Türkiye'nin eski ve köklü hukuk fakültelerinden olan Dicle Üniversitesi Hukuk Fakültesi olarak başlattıkları ve giderek artan düzeyde sürdürdükleri bilimsel ve kültürel faaliyetlere bu sempozyumu da eklemenin sevincini yaşadıklarını söyleyen Prof. Dr. Selim Erdoğan ise, bu toplantının yapılış yeri olarak Diyarbakır Dicle Üniversitesi'nin seçilmesinin kendilerini onurlandırdığını ifade etti. Erdoğan, "Tarih boyunca doğu-batı ve kuzey-güney akslarında ticaret yollarının kesiştiği noktada yer alan
Diyarbakır, potansiyelini açığa çıkarıp, yeniden bölgenin cazibe merkezi olmayı fazlasıyla hak ediyor. Üniversitemiz, bu tür kongre, sempozyum ve konferanslarla kendi imkanlarının da ötesinde destek vermeye çalışıyor" diye konuştu.

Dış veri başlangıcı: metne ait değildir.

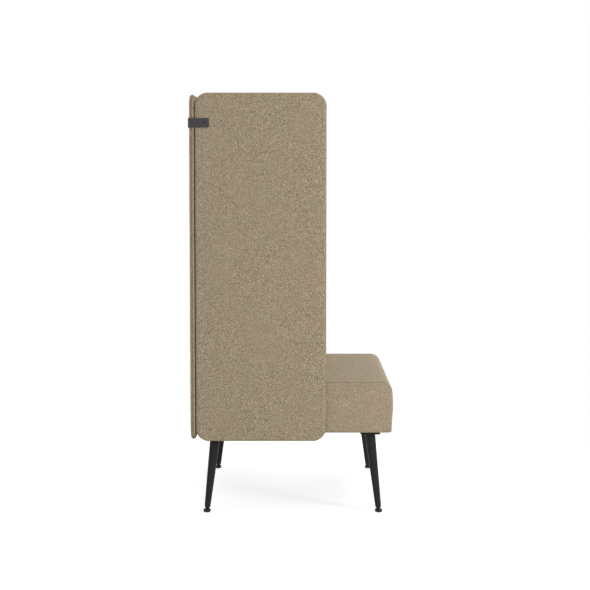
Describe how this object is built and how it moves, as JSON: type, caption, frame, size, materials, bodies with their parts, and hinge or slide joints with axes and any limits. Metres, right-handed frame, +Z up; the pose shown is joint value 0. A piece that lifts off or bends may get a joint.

Toplumdaki huzur ve düzenin sürmesinin, herkesin sorumluluklarını bilmesi ve sorumluluklarını yerine getirmesi ile mümkün olduğunu dile getiren Rektör Yardımcısı Prof. Dr. Aslan Bilici de, sağlık alanında insan hayatıyla birebir etkili bir alan olmasıyla, sağlık alanındaki hekimlerin, hastaların ve diğer çalışanların da sorumluluklarını ve haklarını çok iyi bilmesi ve bunları yerine getirerek, bunlara uyması gerektiğini kaydetti. Bilici, "Ancak bununla insan hayatı ve toplum hayatındaki düzenimiz,
huzurumuz devam edebilir" dedi.
Açılış konuşmalarının ardından moderatörlüğünü Prof. Dr. Hakan Hakeri'nin yaptığı ilk oturumla devam eden sempozyum, iki gün sürecek.